No, I don’t know, but, yes! it was distracting–I think the lights and the doors were probably deliberate, but I wonder about all the usher and late-patron talk.
You remind me of something major I forgot to mention: Forsythe’s propensity to cut up the stage space and sink the suspension of disbelief. He likes to pull down the shades, as it were, either by lowering the pitch black scrim at the front lip of the stage or by having the dancers fall out of performance mode. (They walk into the wings like they’re headed to the drinking fountain on the margins of a rehearsal room, or they stand in a loose first position, pressing their toes into the floor, before they begin the dancing, which, by contrast, never looks improvised.)
I think the point is less to break down the fourth wall, Brecht-style, though it has that effect too, than to do the live-performance equivalent of a handheld camera or a jump cut, which reminds you that someone is choosing these angles, this cut. Forsythe is showing that the edge of the performance isn’t the edge of the stage but sometimes more and sometimes less: a permeable, malleable boundary. And that’s how he thinks of ballet, too: the code isn’t fixed but breakable and remakeable. Sometimes his stage maneuvers really work theatrically–as in the ending of “Approximate Sonata,” when the scrim lowered, so only Elena Sheshina’s calves were visible, before the lights blacked out, and you could imagine her dancing all night–working out the approximations of this sonata. And sometimes the maneuvers feel gimmicky. That’s when I’m thinking, “But I’ve seen this already.”

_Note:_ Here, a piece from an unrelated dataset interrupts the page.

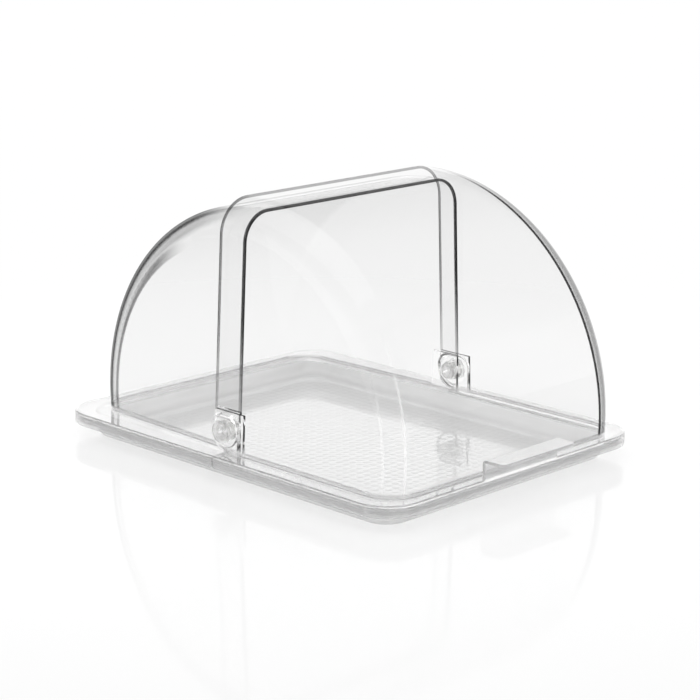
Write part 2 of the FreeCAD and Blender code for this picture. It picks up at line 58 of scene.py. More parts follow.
class Kind(Enum):
    """The kinds of shader node in use: each one's type name and settings."""

    PLUS = ("ShaderNodeMath", {"operation": "ADD"})
    PLUS_TO_ONE = ("ShaderNodeMath", {"operation": "ADD", "use_clamp": True})
    MINUS = ("ShaderNodeMath", {"operation": "SUBTRACT"})
    TIMES = ("ShaderNodeMath", {"operation": "MULTIPLY"})
    OVER = ("ShaderNodeMath", {"operation": "DIVIDE"})
    SMALLER = ("ShaderNodeMath", {"operation": "MINIMUM"})
    LARGER = ("ShaderNodeMath", {"operation": "MAXIMUM"})
    UNSIGNED = ("ShaderNodeMath", {"operation": "ABSOLUTE"})
    SIGN = ("ShaderNodeMath", {"operation": "SIGN"})

    # Fed in order: a value, where its slope starts and ends, and what comes out there (else 0 and 1).
    EASE = ("ShaderNodeMapRange", {"interpolation_type": "SMOOTHSTEP"})
    RAMP = ("ShaderNodeValToRGB", {})

    SPLIT = ("ShaderNodeSeparateXYZ", {})
    JOIN = ("ShaderNodeCombineXYZ", {})
    LENGTH = ("ShaderNodeVectorMath", {"operation": "LENGTH"})
    DIRECTION = ("ShaderNodeVectorMath", {"operation": "NORMALIZE"})
    VECTOR_PLUS = ("ShaderNodeVectorMath", {"operation": "ADD"})
    NORMAL_TO_WORLD = ("ShaderNodeVectorTransform", {
        "vector_type": "NORMAL", "convert_from": "OBJECT", "convert_to": "WORLD"})

    PLACE = ("ShaderNodeTexCoord", {})
    SURFACE_SIDE = ("ShaderNodeNewGeometry", {})
    RAY = ("ShaderNodeLightPath", {})
    TURNED_AWAY = ("ShaderNodeLayerWeight", {})
    FRESNEL = ("ShaderNodeFresnel", {})
    NOISE = ("ShaderNodeTexNoise", {})
    BUMP = ("ShaderNodeBump", {})

    CLEAR = ("ShaderNodeBsdfTransparent", {})
    GLOSS = ("ShaderNodeBsdfGlossy", {})
    DIFFUSE = ("ShaderNodeBsdfDiffuse", {})
    PLASTIC = ("ShaderNodeBsdfPrincipled", {})
    GLOW = ("ShaderNodeEmission", {})
    BACKGROUND = ("ShaderNodeBackground", {})

    # Fed in order: the second finish's share, the first finish, the second finish.
    MIX = ("ShaderNodeMixShader", {})
    MATERIAL_OUTPUT = ("ShaderNodeOutputMaterial", {})
    WORLD_OUTPUT = ("ShaderNodeOutputWorld", {})


def linear_value(value: float) -> float:
    """Turn one sRGB value into linear light.

    Args:
        value: 0 for none to 1 for full.

    Returns:
        The value in linear light.
    """
    if value <= CURVE_START:
        return value / CURVE_SLOPE
    return ((value + CURVE_OFFSET) / (1.0 + CURVE_OFFSET)) ** CURVE_POWER


def linear(hex_colour: str) -> Colour:
    """Turn an sRGB hex colour into linear light.

    Args:
        hex_colour: Six hex digits with a leading hash.

    Returns:
        Red, green, blue and alpha in linear light.
    """
    digits = hex_colour.removeprefix("#")
    red, green, blue = (linear_value(byte / BYTE_TOP) for byte in bytes.fromhex(digits))
    return (red, green, blue, 1.0)


def grey(amount: float) -> Colour:
    """Linear grey of one amount, from 0 for black to 1 for white."""
    return (amount, amount, amount, 1.0)


def add_node(tree: bpy.types.NodeTree, kind: Kind, inputs: dict | tuple = ()) -> bpy.types.Node:
    """Add one shader node with its settings, values and links.

    Args:
        tree: The node tree that takes the node.
        kind: The node's kind, which brings its settings.
        inputs: What feeds its sockets, by name or else in order. A feed is a value, a socket, or a node,
            which gives its first output.

    Returns:
        The new node.
    """
    type_name, settings = kind.value
    node = tree.nodes.new(type_name)
    for name, value in settings.items():
        setattr(node, name, value)
    feeds = inputs.items() if isinstance(inputs, dict) else enumerate(inputs)
    for socket, feed in feeds:
        source = feed.outputs[0] if isinstance(feed, bpy.types.Node) else feed
        if isinstance(source, bpy.types.NodeSocket):
            tree.links.new(source, node.inputs[socket])
        else:
            node.inputs[socket].default_value = source
    return node


def set_stops(node: bpy.types.Node, stops: list[tuple[float, Colour]]) -> None:
    """Set the stops of a new ramp.

    Args:
        node: The ramp.
        stops: Place and linear colour of each stop, in order, at least two.
    """
    elements = node.color_ramp.elements
    for number, (place, colour) in enumerate(stops):
        element = elements[number] if number < len(elements) else elements.new(place)
        element.position = place
        element.color = colour


def empty_material(name: str) -> tuple[bpy.types.Material, bpy.types.NodeTree]:
    """Make a material with no nodes in it.

    Args:
        name: The material's name.

    Returns:
        The material and its node tree.
    """
    material = bpy.data.materials.new(name)
    material.use_nodes = True
    material.node_tree.nodes.clear()
    return material, material.node_tree


def glass_behind_shadow(tree: bpy.types.NodeTree, surface: Feed, shade: str) -> None:
    """Finish a clear material so that it throws only the faint shadow that clear plastic throws.

    Args:
        tree: The material's node tree.
        surface: The finish that the eye sees.
        shade: sRGB colour of the light that comes through one wall.
    """
    passing = add_node(tree, Kind.CLEAR, {"Color": linear(shade)})
    ray = add_node(tree, Kind.RAY)
    mix = add_node(tree, Kind.MIX, (ray.outputs["Is Shadow Ray"], surface, passing))
    add_node(tree, Kind.MATERIAL_OUTPUT, {"Surface": mix})


def piece_place(tree: bpy.types.NodeTree) -> bpy.types.Node:
    """Where a point is on its piece, split along the three axes."""
    place = add_node(tree, Kind.PLACE)
    return add_node(tree, Kind.SPLIT, {"Vector": place.outputs["Object"]})


def met_outside(tree: bpy.types.NodeTree) -> bpy.types.Node:
    """Whether the light meets a surface from its outer side: 1, or 0 from its inner side."""
    side = add_node(tree, Kind.SURFACE_SIDE)
    return add_node(tree, Kind.MINUS, (1.0, side.outputs["Backfacing"]))


def thin_clear(tree: bpy.types.NodeTree, tint: str, ior: float, roughness: float,
               gloss_share: float = 1.0) -> bpy.types.Node:
    """Clear wall so thin that light goes straight on through it, with a gloss on its outer side.

    Args:
        tree: The node tree that takes it.
        tint: sRGB colour of the light that comes through one surface.
        ior: The plastic's refractive index.
        roughness: How blurred its gloss is.
        gloss_share: Share of its gloss that is kept.

    Returns:
        The finish.
    """
    through = add_node(tree, Kind.CLEAR, {"Color": linear(tint)})
    gloss = add_node(tree, Kind.GLOSS, {"Color": WHITE, "Roughness": roughness})
    fresnel = add_node(tree, Kind.FRESNEL, {"IOR": ior})
    outer = add_node(tree, Kind.TIMES, (fresnel, met_outside(tree)))
    mirrored = add_node(tree, Kind.TIMES, (outer, gloss_share))
    return add_node(tree, Kind.MIX, (mirrored, through, gloss))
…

Many thanks for the question.
Eva writes: From what I’ve read, I believe the funny business with the houselights
and the open doors (allowing ambient noise to enter the hallowed
hall) are a deliberate part of the scheme. I found that–and more–to be
a bit too contrived for my taste. And besides, if you trouble to warn
people that they are going to be facing some unorthodox theatrical
approaches, and they read that and settle back, thinking, “Okay, so
this will be weird,” don’t you kind of undercut the effectiveness of
the weirdness? Very, very few people seated near me appeared to be
distracted or disturbed in any way by the lights and the intruding
conversation. The strategy seems pointless to me and nearly childish
and definitely tedious after a very short while.
That said, the whole evening became, for me, an opportunity to savor
the coltish dancing of Vishneva, who is a marvel.
Apollinaire responds: Eva, I love your irritation–it makes me want to cheer, especially after I gave such a sober (very likely pretentious!) explanation. And I definitely know what you mean about “nearly childish.” Forsythe can be so charmlessly impudent. “Kammer/Kammer,” at BAM a few years ago, started with one of his dancers heckling the audience, telling us all off for being bougie hipsters. It was like an EST session, where you pay to be abused; I was very tempted to heckle him back. Anyway, maybe because this was mild by comparison or because there was more to it than postmodern self-reflexive cleverness or because the Kirov dancers softened the attitudinizing and also were clearly happy to be dancing this stuff (especially Vishneva!), I felt willing to believe he was up to something beyond a taunt. I definitely know what you mean, though!
I’m so glad you liked Vishneva! Yeah, a marvel.